I am 9.5 weeks pregnant and was taking Lansoprazole but the gp moved me onto Omeprazole. I started taking it yesterday but an hour later I was doubled up with severe abdominal pain which felt like trapped wind going through my abdomen and bowel. I was also severly bloated and later it made it difficult to urinate because of the pain. I never had a problem on Lansoprazole and I was wondering is Omeprazole that different that it could have caused this reaction? 

I am feeling much better today and the bloating has subsided. I don't think I should take another one today if I have reacted to it... is there anything else I can safely take?

Many thanks
Bobby


----------



## Mistletoe (Holly) (Jan 1, 2007)

Why do you take it?

Omeprazole has abdominal pain listed in side-effects, but I have never seen anyone have a severe reaction like you describe. You need to go back to your doctor.

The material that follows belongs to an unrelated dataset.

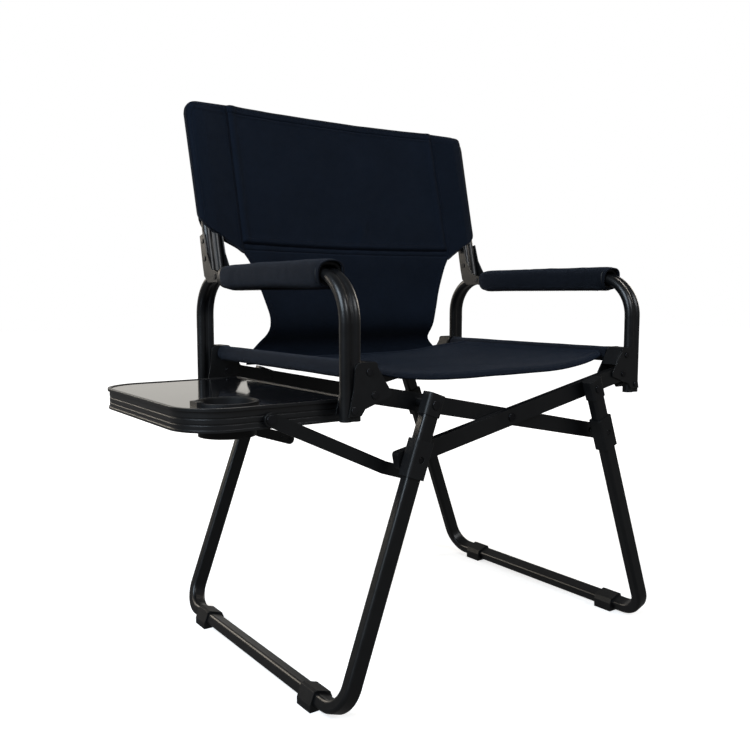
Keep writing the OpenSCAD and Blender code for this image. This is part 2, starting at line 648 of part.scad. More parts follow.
translate([shift_x, 0, 0]) {
    side(-1) arm_tube();  // left_arm_tube
    side(1) arm_tube();  // right_arm_tube
    side(-1) arm_feet();  // left_arm_feet
    side(1) arm_feet();  // right_arm_feet
    side(-1) seat_rail();  // left_seat_rail
    side(1) seat_rail();  // right_seat_rail
    side(-1) rail_plugs();  // left_rail_plugs
    side(1) rail_plugs();  // right_rail_plugs
    side(-1) mirror([0, 1, 0]) bracket();  // left_front_bracket
    side(-1) bracket();  // left_rear_bracket
    side(1) mirror([0, 1, 0]) bracket();  // right_front_bracket
    side(1) bracket();  // right_rear_bracket
    side(-1) bracket_bolts(false);  // left_bracket_bolts
    side(1) bracket_bolts(true);  // right_bracket_bolts
    side(-1) bar_pins(bar_b_y - layer);  // left_bar_pins
    side(1) bar_pins(bar_a_y - layer);  // right_bar_pins
    side(-1) arm_pad();  // left_arm_pad
    side(1) arm_pad();  // right_arm_pad
    side(-1) back_gussets();  // left_back_gussets
    side(1) back_gussets();  // right_back_gussets
    side(-1) gusset_rivets();  // left_gusset_rivets
    side(1) gusset_rivets();  // right_gusset_rivets
    side(-1) back_post();  // left_back_post
    side(1) back_post();  // right_back_post
    side(-1) rail_sleeve();  // left_rail_sleeve
    side(1) rail_sleeve();  // right_rail_sleeve
    side(-1) back_pocket();  // left_back_pocket
    side(1) back_pocket();  // right_back_pocket
    mirror([0, 1, 0]) bar(bar_a_y);  // bar_a_front
    bar(bar_a_y);  // bar_a_rear
    side(-1) mirror([0, 1, 0]) bar(bar_b_y);  // bar_b_front
    side(-1) bar(bar_b_y);  // bar_b_rear
    front_back() bar_end_cap(bar_a_y);  // bar_a_end_caps
    side(-1) front_back() bar_end_cap(bar_b_y);  // bar_b_end_caps
    centre_rivets();
    side(-1) leg();  // left_leg
    side(1) leg();  // right_leg
    side(-1) leg_caps();  // left_leg_caps
    side(1) leg_caps();  // right_leg_caps
    side(-1) foot_clips();  // left_foot_clips
    side(1) foot_clips();  // right_foot_clips
    side(-1) leg_pins(bar_a_y);  // left_leg_pins
    side(1) leg_pins(bar_b_y);  // right_leg_pins
    side(-1) mirror([0, 1, 0]) slider();  // left_front_slider
    side(-1) slider();  // left_rear_slider
    side(1) mirror([0, 1, 0]) slider();  // right_front_slider
    side(1) slider();  // right_rear_slider
    side(-1) slider_rivets();  // left_slider_rivets
    side(1) slider_rivets();  // right_slider_rivets
    tray_rim();
    tray_panel();
    cup_ring();
    cup_well();
    tray_hinge_rod();
    mirror([0, 1, 0]) strut(strut_face(tray_front));  // front_strut
    strut(strut_face(tray_rear));  // rear_strut
    tray_rivets();
    strut_end_pins();
    seat_sling();
    back_sling();
}
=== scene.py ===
"""A folding camp chair with fabric slings, sleeved arms, coated tube and a side tray.

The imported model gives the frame. This script adds the cloth, the stitching and the materials.
"""

import json
import math

import bpy
import numpy as np
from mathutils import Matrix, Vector, noise


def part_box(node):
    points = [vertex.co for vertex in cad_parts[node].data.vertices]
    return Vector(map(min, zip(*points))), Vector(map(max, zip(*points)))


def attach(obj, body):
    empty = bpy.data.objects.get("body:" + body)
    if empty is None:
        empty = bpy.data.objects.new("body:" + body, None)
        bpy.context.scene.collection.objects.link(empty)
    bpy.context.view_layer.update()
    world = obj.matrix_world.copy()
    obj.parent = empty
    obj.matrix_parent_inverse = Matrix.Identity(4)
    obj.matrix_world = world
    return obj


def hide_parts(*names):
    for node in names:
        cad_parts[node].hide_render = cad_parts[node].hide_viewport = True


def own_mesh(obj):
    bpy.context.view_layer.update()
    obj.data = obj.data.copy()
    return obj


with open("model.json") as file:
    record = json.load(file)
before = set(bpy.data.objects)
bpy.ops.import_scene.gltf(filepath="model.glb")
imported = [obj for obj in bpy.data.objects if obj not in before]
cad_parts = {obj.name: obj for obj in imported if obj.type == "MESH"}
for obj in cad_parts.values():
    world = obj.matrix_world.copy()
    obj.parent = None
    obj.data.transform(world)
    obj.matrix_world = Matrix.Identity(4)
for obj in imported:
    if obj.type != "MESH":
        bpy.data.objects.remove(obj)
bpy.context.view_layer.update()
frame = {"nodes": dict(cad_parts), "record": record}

MM = 0.001
SEED = 4.7

# ---------------------------------------------------------------- places taken from the frame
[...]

It is best if your local hospital medicines information service do a proper search on drugs in pregnancy and look at the current evidence for lansoprazole if that suited you and you must stay on something.

Other alternatives are antacids and ranitidine, but they might not be strong enough depending on what your condition is.


----------



## BobbyS (Sep 23, 2010)

Thanks HH, I started taking it because steroids make my stomach inflammed. I also have an intolerance to cheese and the lansoprozol stops the reaction and I wanted to have cheese whilst pregnant as I don't eat red meat. I will try Zantac (is that ranitidine?). I finish the steroids in 3 weeks anyway and if necessary I will also stop eating cheese.

I'm hoping it was the Omeprazole and not something more sinister. I haven't had the pain since I stopped taking them but I'll wait and see.

Thanks for your help
Bobby


----------